Townsend: The question I asked was, “We’ve had a tremendous level of participation
for two years now, when is it going to slow down? What’s the shelf life of this thing?”
And the team leaders all looked at me like I’d been struck stupid. One of them said, “Why should it slow down? All we’re doing is keeping up?” So long as the external companies keep changing, so long as the equipment keeps changing, so long as we keep fighting new and different policies, all we’re doing is trying to keep up and make things better. But, it’s a moving target—so long as the outside world keeps changing, that change can be improved.

NFC: Are you glad you did this?

Townsend: Oh yes, very much. I can truly say this is an absolute pleasure. I hate
the part about the separation from my family, that part of it is ugly, to be honest.
Aside from that, the job is a joy. I’m thinking in five years I’ll go back to writing and speaking. I’m looking forward to writing a book on the experiences here because I
think once again, people can learn from this. Coming here was a chance for me to revalidate what I’ve been telling folks for years and it’s a pleasure to find out that I was telling the truth. The speeches that I gave were true. Looking back at them and what I said could be done, can be done. One hundred percent employee participation can be accomplished and can be done quickly. Building a complete quality process can be done. So I’m very tickled about being here. I learn from these folks everyday.

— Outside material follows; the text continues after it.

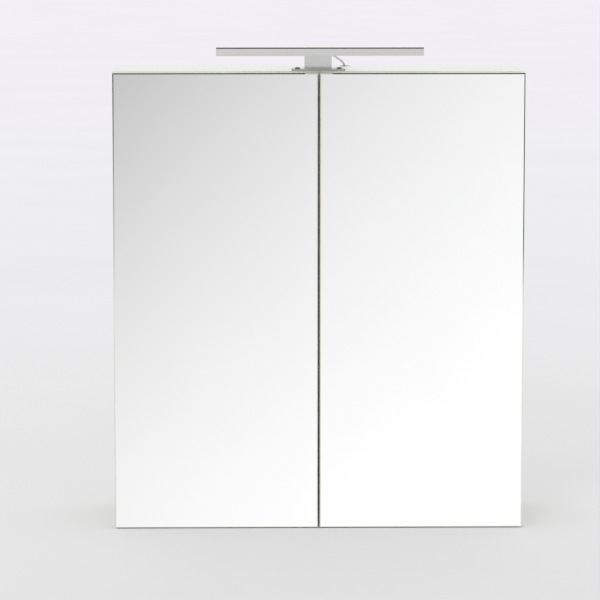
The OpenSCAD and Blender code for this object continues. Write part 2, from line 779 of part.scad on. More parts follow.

NFC: What would you say they have taught you?

Townsend: Probably the importance of measurement. I was not as strong on measurement as I might have been previously, both for the impact of the process
and the credibility of the process. The measurements that John and Candice do
when they certify ideas are very detailed and they really show what’s going on.
Plus, the relationship with the president of the company is such that we have a lot
of long conversations about this and oftentimes it comes back down to, as Tom
Cruise would say, “Show me the money.” That’s very valid, because how can you
show you’ve improved unless you can show where you were and where you are?